§ **Written task**:
The required output is a word-for-word copy of the lines from the line bearing "with BuildLine(leg_plane((ring_low +" through the line bearing "for node in", inclusive, and no other lines.
##### Records for the task #####
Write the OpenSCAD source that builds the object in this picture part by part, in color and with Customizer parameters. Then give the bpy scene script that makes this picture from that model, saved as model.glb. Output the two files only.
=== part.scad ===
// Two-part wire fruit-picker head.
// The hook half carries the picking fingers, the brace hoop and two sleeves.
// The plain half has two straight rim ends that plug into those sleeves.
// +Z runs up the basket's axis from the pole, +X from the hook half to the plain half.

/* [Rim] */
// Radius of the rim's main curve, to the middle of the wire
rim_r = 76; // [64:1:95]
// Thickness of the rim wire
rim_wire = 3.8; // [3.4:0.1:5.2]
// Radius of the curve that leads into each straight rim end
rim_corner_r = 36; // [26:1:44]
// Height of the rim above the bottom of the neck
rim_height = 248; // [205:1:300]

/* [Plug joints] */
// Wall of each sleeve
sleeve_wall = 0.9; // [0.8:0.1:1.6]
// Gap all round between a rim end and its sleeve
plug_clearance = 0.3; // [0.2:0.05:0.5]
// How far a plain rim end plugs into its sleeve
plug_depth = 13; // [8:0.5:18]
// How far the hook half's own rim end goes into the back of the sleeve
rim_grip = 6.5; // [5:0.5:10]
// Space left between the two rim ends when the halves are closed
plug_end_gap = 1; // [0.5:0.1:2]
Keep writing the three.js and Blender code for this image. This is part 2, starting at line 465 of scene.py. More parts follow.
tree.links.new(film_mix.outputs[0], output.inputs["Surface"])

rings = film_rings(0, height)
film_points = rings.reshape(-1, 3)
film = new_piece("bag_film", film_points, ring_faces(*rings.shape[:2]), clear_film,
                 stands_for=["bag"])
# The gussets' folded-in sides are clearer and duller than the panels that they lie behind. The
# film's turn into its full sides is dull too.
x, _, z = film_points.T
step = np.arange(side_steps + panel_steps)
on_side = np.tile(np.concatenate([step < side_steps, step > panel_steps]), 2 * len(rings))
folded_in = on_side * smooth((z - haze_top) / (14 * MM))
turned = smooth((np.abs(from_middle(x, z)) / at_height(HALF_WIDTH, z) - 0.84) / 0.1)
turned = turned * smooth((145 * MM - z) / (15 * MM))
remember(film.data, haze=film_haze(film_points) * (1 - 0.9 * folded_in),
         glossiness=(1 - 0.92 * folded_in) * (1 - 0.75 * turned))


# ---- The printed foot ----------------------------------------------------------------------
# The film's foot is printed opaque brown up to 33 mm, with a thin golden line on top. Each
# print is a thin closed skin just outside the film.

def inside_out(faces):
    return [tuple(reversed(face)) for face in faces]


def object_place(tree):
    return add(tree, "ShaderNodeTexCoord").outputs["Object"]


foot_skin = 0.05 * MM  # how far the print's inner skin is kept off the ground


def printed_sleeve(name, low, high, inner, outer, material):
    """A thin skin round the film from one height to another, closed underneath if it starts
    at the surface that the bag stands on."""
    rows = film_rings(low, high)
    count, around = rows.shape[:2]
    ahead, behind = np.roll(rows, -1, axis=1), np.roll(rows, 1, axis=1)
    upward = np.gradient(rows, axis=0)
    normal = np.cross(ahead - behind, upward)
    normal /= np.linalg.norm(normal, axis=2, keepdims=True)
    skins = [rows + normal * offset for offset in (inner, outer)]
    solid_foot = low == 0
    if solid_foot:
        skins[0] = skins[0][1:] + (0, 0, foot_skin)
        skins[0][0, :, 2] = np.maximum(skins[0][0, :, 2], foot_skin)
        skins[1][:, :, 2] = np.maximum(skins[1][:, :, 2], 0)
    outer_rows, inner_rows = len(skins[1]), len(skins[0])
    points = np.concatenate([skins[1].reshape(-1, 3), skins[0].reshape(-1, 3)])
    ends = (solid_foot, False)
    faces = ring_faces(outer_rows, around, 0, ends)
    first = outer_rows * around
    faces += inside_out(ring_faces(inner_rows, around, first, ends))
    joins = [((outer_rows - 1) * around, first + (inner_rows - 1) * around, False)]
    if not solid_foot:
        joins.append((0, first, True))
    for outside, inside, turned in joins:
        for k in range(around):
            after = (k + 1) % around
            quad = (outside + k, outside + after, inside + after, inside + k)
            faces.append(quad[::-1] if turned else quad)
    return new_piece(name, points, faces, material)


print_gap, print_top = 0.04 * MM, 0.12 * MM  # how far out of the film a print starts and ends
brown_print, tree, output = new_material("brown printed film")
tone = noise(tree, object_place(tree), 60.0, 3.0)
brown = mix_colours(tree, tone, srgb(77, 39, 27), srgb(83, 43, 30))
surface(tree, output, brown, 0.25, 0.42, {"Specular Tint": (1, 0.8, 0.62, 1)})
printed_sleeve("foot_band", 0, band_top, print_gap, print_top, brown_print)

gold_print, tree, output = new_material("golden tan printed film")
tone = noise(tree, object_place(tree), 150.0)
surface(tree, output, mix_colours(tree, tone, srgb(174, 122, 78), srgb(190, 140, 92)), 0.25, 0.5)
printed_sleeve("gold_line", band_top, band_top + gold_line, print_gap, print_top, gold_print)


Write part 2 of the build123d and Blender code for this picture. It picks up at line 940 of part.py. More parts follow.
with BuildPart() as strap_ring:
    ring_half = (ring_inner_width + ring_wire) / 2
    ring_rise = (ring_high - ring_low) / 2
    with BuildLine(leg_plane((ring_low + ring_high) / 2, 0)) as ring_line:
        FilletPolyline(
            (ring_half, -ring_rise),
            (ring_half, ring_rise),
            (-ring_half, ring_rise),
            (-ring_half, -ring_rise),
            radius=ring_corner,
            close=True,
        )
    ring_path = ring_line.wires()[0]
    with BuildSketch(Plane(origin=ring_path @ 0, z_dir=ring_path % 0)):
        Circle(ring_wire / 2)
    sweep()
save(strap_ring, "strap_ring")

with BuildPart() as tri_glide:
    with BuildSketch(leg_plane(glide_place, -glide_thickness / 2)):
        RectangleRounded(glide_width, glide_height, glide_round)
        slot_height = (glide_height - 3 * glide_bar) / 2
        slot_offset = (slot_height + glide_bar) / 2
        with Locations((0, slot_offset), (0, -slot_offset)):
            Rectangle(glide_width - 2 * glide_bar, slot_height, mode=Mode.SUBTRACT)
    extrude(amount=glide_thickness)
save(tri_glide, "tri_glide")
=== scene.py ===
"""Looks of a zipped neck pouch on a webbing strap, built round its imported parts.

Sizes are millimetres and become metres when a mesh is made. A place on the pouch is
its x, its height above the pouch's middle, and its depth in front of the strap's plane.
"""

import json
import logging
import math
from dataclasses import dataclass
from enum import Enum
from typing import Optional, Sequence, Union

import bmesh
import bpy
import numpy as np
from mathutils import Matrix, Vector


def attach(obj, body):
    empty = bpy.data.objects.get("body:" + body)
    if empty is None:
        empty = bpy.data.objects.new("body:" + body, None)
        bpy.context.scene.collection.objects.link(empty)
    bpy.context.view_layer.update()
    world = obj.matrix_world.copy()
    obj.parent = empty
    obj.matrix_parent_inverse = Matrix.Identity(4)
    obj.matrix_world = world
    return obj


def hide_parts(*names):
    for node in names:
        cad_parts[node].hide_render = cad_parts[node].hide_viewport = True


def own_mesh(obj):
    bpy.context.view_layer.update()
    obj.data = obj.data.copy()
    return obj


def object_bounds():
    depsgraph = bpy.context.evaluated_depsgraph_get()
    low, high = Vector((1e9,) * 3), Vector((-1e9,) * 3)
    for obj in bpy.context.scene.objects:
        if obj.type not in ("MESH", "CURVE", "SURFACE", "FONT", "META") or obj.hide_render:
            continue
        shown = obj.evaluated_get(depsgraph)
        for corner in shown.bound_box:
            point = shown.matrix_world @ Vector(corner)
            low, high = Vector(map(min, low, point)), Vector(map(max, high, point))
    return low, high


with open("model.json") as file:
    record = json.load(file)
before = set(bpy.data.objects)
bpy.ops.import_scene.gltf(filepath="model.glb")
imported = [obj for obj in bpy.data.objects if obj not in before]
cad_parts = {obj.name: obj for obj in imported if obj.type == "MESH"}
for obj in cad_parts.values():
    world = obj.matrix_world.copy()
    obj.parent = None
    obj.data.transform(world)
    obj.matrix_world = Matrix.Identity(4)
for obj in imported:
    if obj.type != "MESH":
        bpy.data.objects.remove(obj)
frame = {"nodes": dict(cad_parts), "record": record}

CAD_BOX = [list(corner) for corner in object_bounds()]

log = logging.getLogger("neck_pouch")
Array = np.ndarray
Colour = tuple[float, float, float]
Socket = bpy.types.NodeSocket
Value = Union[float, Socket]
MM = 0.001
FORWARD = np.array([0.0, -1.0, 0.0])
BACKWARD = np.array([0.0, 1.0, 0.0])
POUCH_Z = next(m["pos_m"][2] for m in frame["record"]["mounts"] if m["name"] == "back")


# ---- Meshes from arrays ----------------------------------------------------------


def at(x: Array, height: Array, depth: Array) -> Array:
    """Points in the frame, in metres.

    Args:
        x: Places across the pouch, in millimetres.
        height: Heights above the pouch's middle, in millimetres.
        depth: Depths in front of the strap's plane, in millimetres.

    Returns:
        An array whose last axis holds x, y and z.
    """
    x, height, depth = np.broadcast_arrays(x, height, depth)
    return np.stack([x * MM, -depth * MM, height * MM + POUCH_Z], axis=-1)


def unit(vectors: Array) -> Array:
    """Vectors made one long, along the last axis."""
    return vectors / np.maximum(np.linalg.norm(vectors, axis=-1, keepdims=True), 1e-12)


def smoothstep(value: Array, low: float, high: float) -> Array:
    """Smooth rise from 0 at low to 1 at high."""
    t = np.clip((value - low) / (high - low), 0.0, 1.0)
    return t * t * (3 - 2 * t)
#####
§ **Solved problem**:
    with BuildLine(leg_plane((ring_low + ring_high) / 2, 0)) as ring_line:
        FilletPolyline(
            (ring_half, -ring_rise),
            (ring_half, ring_rise),
            (-ring_half, ring_rise),
            (-ring_half, -ring_rise),
            radius=ring_corner,
            close=True,
        )
    ring_path = ring_line.wires()[0]
    with BuildSketch(Plane(origin=ring_path @ 0, z_dir=ring_path % 0)):
        Circle(ring_wire / 2)
    sweep()
save(strap_ring, "strap_ring")

with BuildPart() as tri_glide:
    with BuildSketch(leg_plane(glide_place, -glide_thickness / 2)):
        RectangleRounded(glide_width, glide_height, glide_round)
        slot_height = (glide_height - 3 * glide_bar) / 2
        slot_offset = (slot_height + glide_bar) / 2
        with Locations((0, slot_offset), (0, -slot_offset)):
            Rectangle(glide_width - 2 * glide_bar, slot_height, mode=Mode.SUBTRACT)
    extrude(amount=glide_thickness)
save(tri_glide, "tri_glide")
=== scene.py ===
"""Looks of a zipped neck pouch on a webbing strap, built round its imported parts.

Sizes are millimetres and become metres when a mesh is made. A place on the pouch is
its x, its height above the pouch's middle, and its depth in front of the strap's plane.
"""

import json
import logging
import math
from dataclasses import dataclass
from enum import Enum
from typing import Optional, Sequence, Union

import bmesh
import bpy
import numpy as np
from mathutils import Matrix, Vector


def attach(obj, body):
    empty = bpy.data.objects.get("body:" + body)
    if empty is None:
        empty = bpy.data.objects.new("body:" + body, None)
        bpy.context.scene.collection.objects.link(empty)
    bpy.context.view_layer.update()
    world = obj.matrix_world.copy()
    obj.parent = empty
    obj.matrix_parent_inverse = Matrix.Identity(4)
    obj.matrix_world = world
    return obj


def hide_parts(*names):
    for node in names:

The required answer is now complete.